Prosser Creek officials have estimated paving the road and solving water issues at their current site would cost roughly $1.2 million – a sizable hindrance on the school’s nearly $3.5 million debt.




The one-year plan for Prosser Creek’s interim housing will be in effect until the 2004-2005 school year when the school’s Truckee students are moved into the vacated Sierra Mountain Middle School campus.

Although the Town of Truckee staff did support permit extensions for the unpaved road for one year, TTUSD and Prosser Creek would need to appeal to the Lahontan Regional Water Quality Control Board for an extension on the school’s septic tank permit, which terminates Oct. 4.

Also, charter school officials would have to discuss the road liability concerns with their Union Mills Road neighbor, the owners of Truckee Meadows Equestrian.

Because the three board members at the special meeting could not reach consensus, they tabled the action item until the May 7 board meeting, held after the Sierra Sun’s press deadline. Trustee Dan Collin disagreed with staff’s recommendation.

“I’m concerned that we’re changing [the charter] document before we’ve even signed the final documents,” Collin said. “We can’t set this precedent.”

If passed on May 7, the item will allow staff to consider the charter school’s current site as the third facility option for interim housing. In their preceding closed-session discussions, officials from the school and district decided the two existing options – Rideout and Sierra Mountain – were plagued with obstacles.

“I’m absolutely set against using [Sierra Mountain Middle School] – it’s not appropriate,” Nehls said about housing both the charter and middle school students at the site for the 2003-2004 school year.

Among the concerns raised were traffic impact fees up to $300,000, facilities costs up to $1 million and possible loss of enrollment for both schools due to undesirable conditions.

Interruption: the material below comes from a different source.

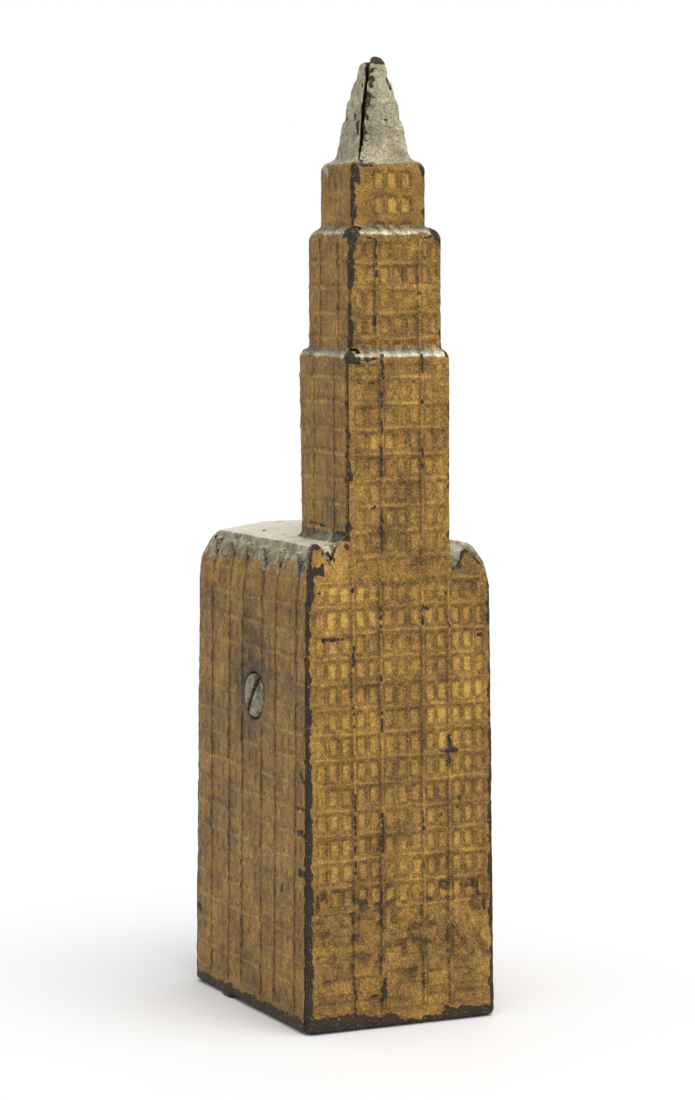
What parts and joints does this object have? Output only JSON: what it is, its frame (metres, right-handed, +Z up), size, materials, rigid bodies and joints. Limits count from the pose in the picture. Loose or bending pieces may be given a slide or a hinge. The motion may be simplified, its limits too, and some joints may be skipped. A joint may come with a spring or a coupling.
{
  "type": "still bank",
  "caption": "Small cast-iron still bank shaped as a stepped tower with a spire, in painted castings clamped by a cross screw, with a coin slot behind.",
  "frame": {"origin": "centre of the base's underside, on the surface it stands on", "axes": "+Z up the tower, -Y out of the front wall, +X to the right seen from the front"},
  "size_m": [0.0318, 0.0438, 0.146],
  "materials": {
    "painted_casting_front": "worn metallic gold paint on the walls, silver-grey paint on the roofs and spire, bare black iron at the edges",
    "painted_casting_rear": "worn, browner metallic gold paint on the walls, silver-grey paint on the roofs and spire, bare black iron at the edges",
    "screw_steel": "dark, tarnished, with a burred slot"
  },
  "bodies": {
    "rear_left": {"rear_left_shell": "painted_casting_rear"},
    "front_right": {"front_right_shell": "painted_casting_front"},
    "screw": {"cross_screw": "screw_steel"}
  },
  "joints": [
    {"name": "shell_slide", "type": "slide", "parent": "rear_left", "child": "front_right", "axis": [1, 0, 0], "range_m": [0, 0.0084]},
    {"name": "screw_turn", "type": "hinge", "parent": "rear_left", "child": "screw", "pos_m": [0, -0.0015, 0.049], "axis": [-1, 0, 0], "range_deg": [0, 3814.5]}
  ],
  "couplings": [
    {"joint": "screw_turn", "follows": "shell_slide", "rad_per_m": 7915.3}
  ]
}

“The biggest concern is infrastructure,” business manager Ralph Johnson said of using the Sierra Mountain Middle School campus for interim housing. “They’re already overtaxed on that site as it is.”

Johnson noted the disadvantages for using Rideout as interim housing, which included lack of transportation, possibly resulting in loss of ADA for Prosser Creek.

Trustee Collin suggested the district find “creative ways” to bus charter school students to Rideout.

“It’s 15 to 20 miles to Rideout,” Nehls responded. “They’re going to have a difficult time keeping in-district enrollment and lose (average daily attendance funding). If the district paid for [transportation], it would be a general fund expenditure. It’s hard to justify in my mind.”

Other drawbacks of moving the program to Rideout included negative impacts on the Cold Stream Alternative School program, public concerns over combining traditional and charter schools on a site, and moving costs.

The Tahoe Truckee Unified School District board decided on April 10 to renew Prosser Creek’s charter for five years after months of rocky relations between the district and charter school, fueled by ambiguities in the California Charter Schools Act and the charter school’s more than $3.4 million multi-year debt.